Auch werde derzeit neue Technik installiert, mit der der jeweilige Anschluss bis zum Kunden durchgemesssen werden könne. Teilweise gebe es aber auch Hardware-Probleme, die nichts mit der Infrastruktur zu tun hätten. So sei nicht immer die Leitung schuld, wenn plötzlich der Datenstrom versiege. "Wir hatten gerade einen solchen Fall. Der Techniker hat dann vor Ort das Modem aus der Dose gezogen und ein anderes dran gehängt - damit war das Problem behoben. Aber da muss man halt erst einmal drauf kommen."

"Eine Service-Offensive brauchen wir zum Glück nicht"

"Bedeutet das also, dass es nach der angekündigten Service-Offensive bei der Telekom auch eine Service-Offensive bei Arcor geben wird?" "Ach, eine Service-Offensive brauchen wir zum Glück nicht. Wir haben den Service in den vergangenen beiden Jahren schon sehr verbessert und wir bleiben dran." "Zurück zu Ihrem IPTV-Test-Angebot, das Sie in Kassel testen werden. Wie sind Sie eigentlich auf Kassel gekommen?" "Zum einen haben wir vor einiger Zeit die Netcom Kassel gekauft und somit eine sehr gute Infrastruktur, die wir dort für unseren Piloten benutzen können. Zum anderen ist Kassel eine Stadt, die zwar keine Großstadt mehr ist, aber schon groß genug um auf eine relevante Kundenzahl zu kommen. Wir wollen schließlich in die Breite gehen. Wir möchten ja nicht nur die zehn, zwölf großen Städte in Deutschland erreichen, sondern auch in kleineren Orten mit unserem Angebot vertreten sein. In Kassel wollen wir auch sehen, wie sich so ein Angebot in einer kleineren Stadt entwickelt. Für den Test im Mai wollen wir 500 bis 1 000 Kunden erreichen, damit können wir schon sehen, wie es läuft. Im Sommer werden wir dann richtig durchstarten."

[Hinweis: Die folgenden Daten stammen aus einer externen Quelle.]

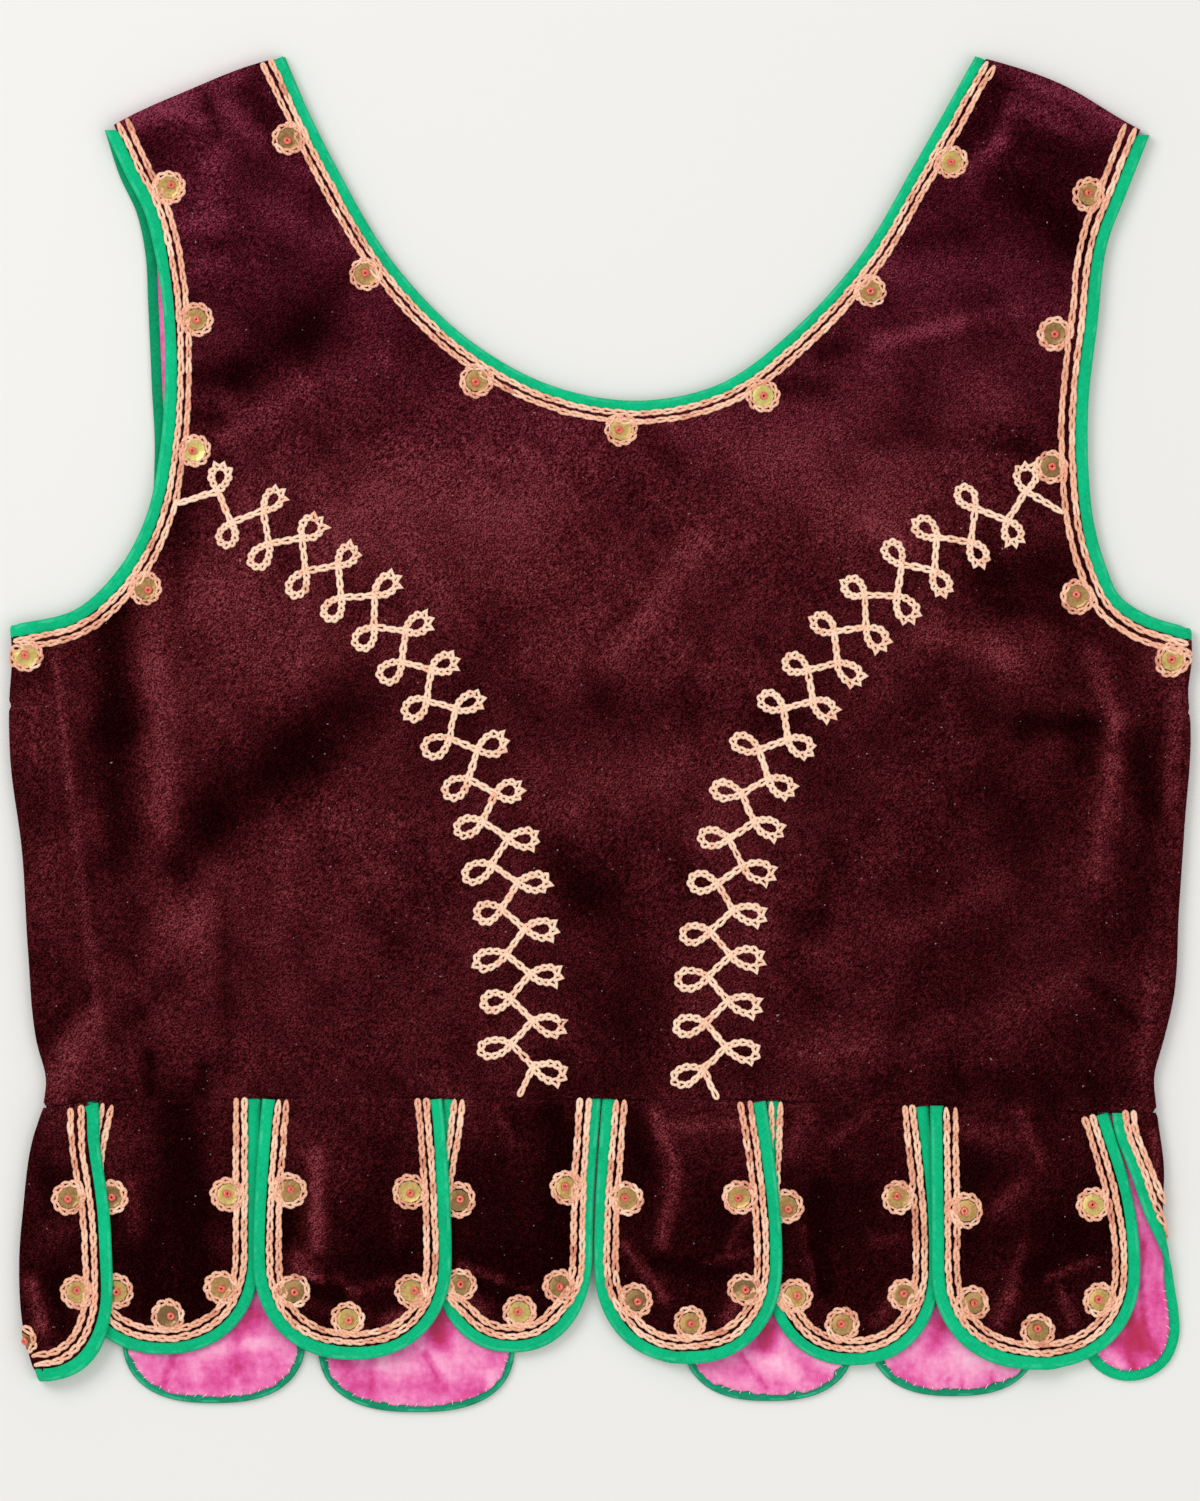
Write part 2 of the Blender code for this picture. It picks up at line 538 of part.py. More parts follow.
def side(name, wound, back_armhole, front_armhole_edge, back_seam, front_seam, gusset_seam):
    """One side: an underarm gusset and a lower piece, and the binding round the armhole.

    All are drawn in the flat cloth of the side, front at the left of the fold.
    """
    facing = wound.inward
    armhole_back = wound.flat(back_armhole if facing > 0 else reverse(back_armhole), 1)
    armhole_front = wound.flat(
        front_armhole_edge if facing > 0 else reverse(front_armhole_edge), -1)
    round_fold = [p for p in armhole_back if p[0] > FOLD_ARC]
    round_fold += [(run, armhole_back[-1][1]) for run in (FOLD_ARC / 2, 0.0, -FOLD_ARC / 2)]
    round_fold += [p for p in reverse(armhole_front) if p[0] < -FOLD_ARC]
    armhole = np.array(round_fold)
    bind_edge(f"binding_armhole_{name}", armhole, wound, BINDING)

    back_side = wound.flat(back_seam, 1)
    front_side = wound.flat(front_seam, -1)
    reach = (front_side[:, 0].min() - SEAM_REACH, back_side[:, 0].max() + SEAM_REACH)
    across = np.array([(run, gusset_seam) for run in reach])
    inner = (max(back_seam[-1][0] * facing, front_seam[-1][0] * facing) + WAIST_REACH) * facing
    fold_end = across_at(wound.line, waist_at(across_at(wound.line, WAIST[0].y)))
    stops = np.linspace(fold_end + facing * FOLD_RADIUS, inner, SIDE_WAIST_STOPS)
    waist_plan = np.array([(x, waist_at(x)) for x in stops])
    waist = np.vstack([reverse(wound.flat(waist_plan, -1)), wound.flat(waist_plan, 1)])
    # trimmed clear of the corner where the armhole turns up towards the shoulder
    under_arm = np.array([p for p in armhole if p[1] < ARM_CORNER])
    gusset = outline(inset(across, half_seam), inset(reverse(back_side), half_seam),
                     inset(under_arm, past_binding), inset(front_side, half_seam))
    cut_cloth(f"side_{name}_upper", gusset, wound, WALL, velvet, PANEL_CELL, folded=True)
    lower_piece = outline(inset(waist, half_seam), inset(reverse(back_side), half_seam),
                          inset(reverse(across), half_seam), inset(front_side, half_seam))
    cut_cloth(f"side_{name}_lower", lower_piece, wound, WALL, velvet, PANEL_CELL, folded=True)


def back_tabs():
    """The tabs of the back, velvet upward."""
    for tab in BACK_TABS:
        edge = tab_edge(tab, waist_at(tab.top_left) - half_seam, waist_at(tab.top_right) - half_seam)
        place = Laid(tab_height(tab, edge))
        top = reverse(waist_edge(tab.top_left, tab.top_right))
        cut_cloth(tab.name, outline(inset(edge, past_binding), inset(top, half_seam)), place,
                  WALL, velvet, TAB_CELL)
        bind_edge(f"binding_{tab.name}", edge, place, BINDING)


def front_tabs():
    """The tabs of the fronts, lining upward."""
    for tab in FRONT_TABS:
        edge = tab_edge(tab, waist_at(tab.top_left) - half_seam,
                        waist_at(tab.top_right) - half_seam, FRONT_TAB_ROUND, FRONT_TAB_POWER)
        top = reverse(waist_edge(tab.top_left, tab.top_right))
        cloth = outline(inset(edge, INNER_BINDING + SEAM), inset(top, half_seam))
        cut_cloth(tab.name, cloth, lower, THIN_WALL, velvet, INNER_TAB_CELL,
                  THIN_WALL / 2 - LOWER_LEVEL)
        cut_cloth(f"{tab.name}_lining", cloth, lower, THIN_WALL, satin, INNER_TAB_CELL, LINING_STEP)
        bind_edge(f"binding_{tab.name}", edge, lower, INNER_BINDING, inner_binding_cotton)


def left_top_at(run):
    """Height of the left side tab's top below the waist seam, at a distance from its fold."""
    past = max(abs(run) - FOLD_ARC, -FOLD_RADIUS)
    return waist_at(WAIST[0].x + past + FOLD_RADIUS) - half_seam


def side_tabs():
    """The tabs that are folded round the sides. The right one has turned its lining up."""
    tab = LEFT_SIDE_TAB
    top = left_top_at(tab.top_right - BINDING)
    edge = tab_edge(tab, top, top)

    def left_height(x, y):
        from_edge = across_at(left_side, y) + side_at(edge, y, True) - x
        lifted = TAB_LIFT * (1 - ease((from_edge - tab.over_right) / TAB_LIFT_FALL))
        return max(LOWER_LEVEL + 2 * FOLD_RADIUS, UPPER_LEVEL + lifted)

    place = Wound(left_side, 1, left_height)
    top_edge = np.array([(run, left_top_at(run)) for run in LEFT_TOP])
    cut_cloth(tab.name, outline(inset(edge, past_binding), top_edge), place, WALL, velvet,
              TAB_CELL, folded=True)
    bind_edge(f"binding_{tab.name}", edge, place, BINDING)

    place = Wound(right_side, -1, lambda x, y: LOWER_LEVEL + 2 * FOLD_RADIUS)
    top = waist_at(WAIST[-1].x) - half_seam
    edge = reverse(smooth(RIGHT_SIDE_TAB_EDGE, TAB_EDGE_STEP))
    top_edge = np.array([(run, top) for run in RIGHT_TOP])
    cloth = outline(inset(edge, past_binding), top_edge)
    cut_cloth("side_tab_right", cloth, place, THIN_WALL, velvet, TAB_CELL,
              LOWER_LEVEL - THIN_WALL / 2, folded=True)
    cut_cloth("side_tab_right_lining", cloth, place, THIN_WALL, satin, TAB_CELL,
              -LINING_STEP, folded=True)
    bind_edge("binding_side_tab_right", edge, place, BINDING)


back()
fronts()
side("left", left_wound, left_armhole, left_front_armhole, left_back_seam, left_front_seam,
     LEFT_GUSSET_SEAM)
side("right", right_wound, right_armhole, right_front_armhole, right_back_seam,
     right_front_seam, RIGHT_GUSSET_SEAM)
back_tabs()
front_tabs()
side_tabs()
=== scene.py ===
"""Embroidered folk vest laid flat with its back upward: its velvet, satin, bindings and
embroidery. Lengths are millimetres until a mesh is made, and MM turns them into metres.
"""
import json
import math
from collections import namedtuple

import bpy
import numpy as np
from mathutils import Vector
from mathutils.geometry import delaunay_2d_cdt
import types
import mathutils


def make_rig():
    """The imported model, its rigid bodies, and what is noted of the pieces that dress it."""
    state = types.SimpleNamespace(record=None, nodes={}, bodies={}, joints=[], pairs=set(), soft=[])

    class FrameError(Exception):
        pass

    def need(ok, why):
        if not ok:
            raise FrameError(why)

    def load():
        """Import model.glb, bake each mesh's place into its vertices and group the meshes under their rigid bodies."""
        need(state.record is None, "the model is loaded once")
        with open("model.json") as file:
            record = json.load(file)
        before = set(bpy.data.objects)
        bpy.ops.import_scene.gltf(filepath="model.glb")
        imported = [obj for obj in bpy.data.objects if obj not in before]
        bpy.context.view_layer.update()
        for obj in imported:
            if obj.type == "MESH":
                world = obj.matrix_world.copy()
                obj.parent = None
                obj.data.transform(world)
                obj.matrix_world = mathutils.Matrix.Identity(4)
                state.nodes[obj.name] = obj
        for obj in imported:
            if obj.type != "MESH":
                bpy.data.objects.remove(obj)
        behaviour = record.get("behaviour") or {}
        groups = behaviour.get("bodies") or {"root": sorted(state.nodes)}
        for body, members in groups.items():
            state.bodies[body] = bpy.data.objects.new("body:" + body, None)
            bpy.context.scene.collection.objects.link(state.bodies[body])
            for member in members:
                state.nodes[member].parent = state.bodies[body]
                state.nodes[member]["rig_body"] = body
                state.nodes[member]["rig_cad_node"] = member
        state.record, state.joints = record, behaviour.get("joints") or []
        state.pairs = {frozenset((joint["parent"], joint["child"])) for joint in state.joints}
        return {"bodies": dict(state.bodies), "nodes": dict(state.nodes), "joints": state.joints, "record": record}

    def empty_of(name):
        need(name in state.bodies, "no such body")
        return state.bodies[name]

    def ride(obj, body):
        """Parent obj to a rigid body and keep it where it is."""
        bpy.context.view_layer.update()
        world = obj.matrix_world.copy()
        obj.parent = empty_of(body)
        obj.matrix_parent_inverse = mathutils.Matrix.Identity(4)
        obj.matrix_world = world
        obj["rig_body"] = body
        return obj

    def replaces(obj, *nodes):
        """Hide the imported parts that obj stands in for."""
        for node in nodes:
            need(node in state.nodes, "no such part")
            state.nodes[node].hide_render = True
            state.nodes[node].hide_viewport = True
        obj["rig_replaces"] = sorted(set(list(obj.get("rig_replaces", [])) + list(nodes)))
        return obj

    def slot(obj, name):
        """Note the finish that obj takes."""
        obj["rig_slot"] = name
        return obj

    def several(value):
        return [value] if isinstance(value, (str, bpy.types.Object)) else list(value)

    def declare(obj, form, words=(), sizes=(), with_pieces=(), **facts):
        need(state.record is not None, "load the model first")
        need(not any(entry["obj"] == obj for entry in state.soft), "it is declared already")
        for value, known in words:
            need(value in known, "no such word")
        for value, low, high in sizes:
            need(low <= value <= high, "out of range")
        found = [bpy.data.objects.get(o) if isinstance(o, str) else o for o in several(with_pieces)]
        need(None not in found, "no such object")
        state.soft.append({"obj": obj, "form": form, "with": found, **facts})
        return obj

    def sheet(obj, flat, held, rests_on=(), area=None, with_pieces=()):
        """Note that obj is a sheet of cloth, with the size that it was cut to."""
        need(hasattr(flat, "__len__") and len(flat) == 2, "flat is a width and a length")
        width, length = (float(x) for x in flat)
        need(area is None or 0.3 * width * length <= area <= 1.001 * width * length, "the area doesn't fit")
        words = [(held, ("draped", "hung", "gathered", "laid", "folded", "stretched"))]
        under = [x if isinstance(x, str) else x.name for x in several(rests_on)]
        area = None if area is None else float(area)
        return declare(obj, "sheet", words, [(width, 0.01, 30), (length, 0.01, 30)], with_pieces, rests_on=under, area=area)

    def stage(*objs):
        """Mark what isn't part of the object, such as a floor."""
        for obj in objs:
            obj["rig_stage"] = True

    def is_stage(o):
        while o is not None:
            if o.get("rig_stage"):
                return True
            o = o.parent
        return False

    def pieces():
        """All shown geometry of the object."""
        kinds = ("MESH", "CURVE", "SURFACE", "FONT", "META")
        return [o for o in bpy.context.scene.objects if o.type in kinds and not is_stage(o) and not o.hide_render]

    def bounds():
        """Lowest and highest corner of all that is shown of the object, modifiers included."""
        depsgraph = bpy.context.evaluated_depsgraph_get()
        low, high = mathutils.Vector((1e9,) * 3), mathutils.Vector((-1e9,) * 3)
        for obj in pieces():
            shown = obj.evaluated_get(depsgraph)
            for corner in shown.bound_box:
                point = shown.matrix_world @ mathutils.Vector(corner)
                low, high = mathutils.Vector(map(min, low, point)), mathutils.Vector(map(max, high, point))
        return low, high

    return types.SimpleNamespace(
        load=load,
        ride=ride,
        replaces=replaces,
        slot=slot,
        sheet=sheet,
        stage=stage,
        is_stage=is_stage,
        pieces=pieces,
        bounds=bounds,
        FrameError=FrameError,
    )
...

In Kassel sollen, wie schon in unserer Meldung von heute morgen beschrieben, auch verschiedene Möglichkeiten der Inhouse-Versorgung erprobt werden. So soll beispielsweise das eventuell vorhandene Coax-Kabel oder das Stromnetz für die Datenübertragung im Haus bzw. in der Wohnung genutzt werden. Wichtig sei, dass keine neue Infrastruktur beim Kunden verlegt werden müsse, sondern die bereits vorhandene genutzt werden kann. Beim Pilot-Projekt in Kassel wird Powerline-Technik von devolo eingesetzt, Arcor testet aber auch andere Lösungen.